2. The light source according to claim 1, wherein the thermal expansion means includes the inner conductor being formed of a material having a non-uniform coefficient of thermal expansion across the cross section of the conductor along at least a portion of the length of the inner conductor so that a portion of the inner conductor undergoes a traverse movement in the direction toward the outer conductor in response to changes in temperature.

3. The light source according to claim 2 further including:

a. the first end of the inner conductor being mounted in the fixture eccentrically with respect to the outer conductor, and

b. the inner conductor between the first and second ends being formed with a bend so that the second end of the inner conductor and the lamp are positioned concentrically with respect to the outer conductor to provide the fixture with a maximum characteristic impedance, the inner conductor becoming substantially straight and eccentric in response to the heat to decrease the characteristic impedance after the lamp undergoes breakdown and excitation.

4. The light source according to claim 3 further including variable stop means for determining the maximum eccentricity of the inner conductor.

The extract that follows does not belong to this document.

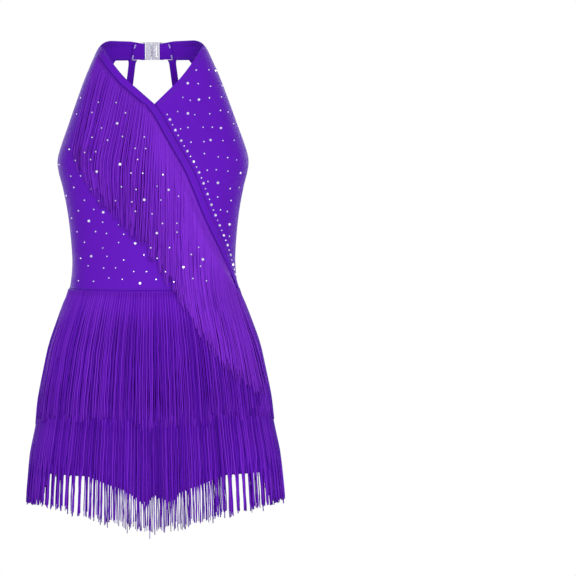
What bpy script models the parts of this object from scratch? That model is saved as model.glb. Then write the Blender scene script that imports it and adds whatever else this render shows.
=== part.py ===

5. The light source according to claim 4, wherein the stop means includes:

a. an adjustable element positioned in an aperture formed in the outer conductor in the path of movement of the inner conductor, the element end being made of a non-conductive material and adapted to contact the inner conductor to inhibit further eccentric movement of the inner conductor.

6. The light source according to claim 5, wherein the adjustable element is threaded and engages threads in the aperture of the outer conductor or otherwise mounted to control the extent of the transverse motion of the end of the adjustable element in the fixture.

7. The light source according to claim 5, wherein the end of the adjustable element is made of a ceramic material.